The collapse of the BCE deal, one of the most ambitious LBOs ever attempted, is a fitting end to the mega-buyouts that characterised 2006 and 2007 vintages.
At C$52 billion, the transaction was the largest ever agreed and also the last to dissolve since the credit markets began tightening in roughly July of 2007 making massive LBOs unworkable.
After 18 months of overcoming legal and financing hurdles, the deal was ultimately taken down by the increasingly troubled financial markets which last month led KPMG to determine that the company would emerge insolvent from the buyout by Ontario Teachers’ Pension Plan, Providence Equity Partners, Madison Dearborn Partners and Merrill Lynch Global Private Equity. The audit firm blamed “current market conditions” and the C$34 billion of debt in the deal.

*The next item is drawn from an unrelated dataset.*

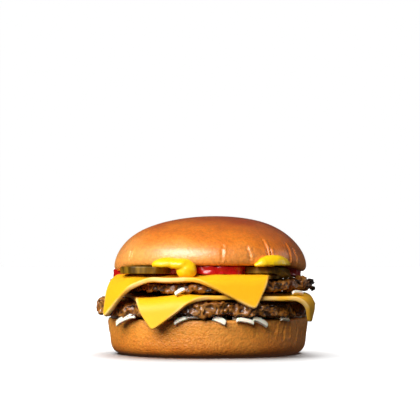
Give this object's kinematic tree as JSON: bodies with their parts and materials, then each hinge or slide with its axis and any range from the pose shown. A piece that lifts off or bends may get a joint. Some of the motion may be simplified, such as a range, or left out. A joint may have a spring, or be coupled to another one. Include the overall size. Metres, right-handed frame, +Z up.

On the 11 December scheduled close date, the private equity consortium finally admitted defeat and cancelled the sale process. Only the resolution of the C$1.2 billion break-up fee remains to be settled.
No agreed buyouts approaching the size of the BCE deal remain in limbo making 11 December the symbolic end of the unprecedented mega-deal boom.
Despite the deal’s significance within the buyout boom, perhaps its most long-lasting impact will be on Canadian law. Until June 2008, the transaction was bogged down in a legal dispute over bondholder rights that made its way all the way to Canada’s Supreme Court.
The court ultimately ruled against the bondholders who were upset, among other things, by the devaluation of BCE bonds, which they attributed to the pending LBO, and felt the take-private should be structured as a reorganisation, thus giving them voting rights. The court overturned a lower court ruling that would have rewritten Canadian law by requiring that the interests of bondholders be taken in account as opposed to maximizing shareholder value during a change of control transaction.
Also of note is the fact that, despite a dearth of lenders willing to shell out financing at present, Citigroup, Deutsche Bank and the Royal Bank of Scotland had been willing to proceed with the supersized transaction. Renegotiated last summer, the C$42.75 per share agreement remained in place but BCE agreed to freeze dividend payments between July and the planned December close date, which amounted to about a C$2 a share price cut.
That billions in financing could have in fact been made available gives confidence that big buyouts may not be stalled indefinitely. Although leverage will likely never come as easily as it once did – or at least any time soon – and deals may never again become quite so large, perhaps sizeable buyouts will not be entirely a thing of the past.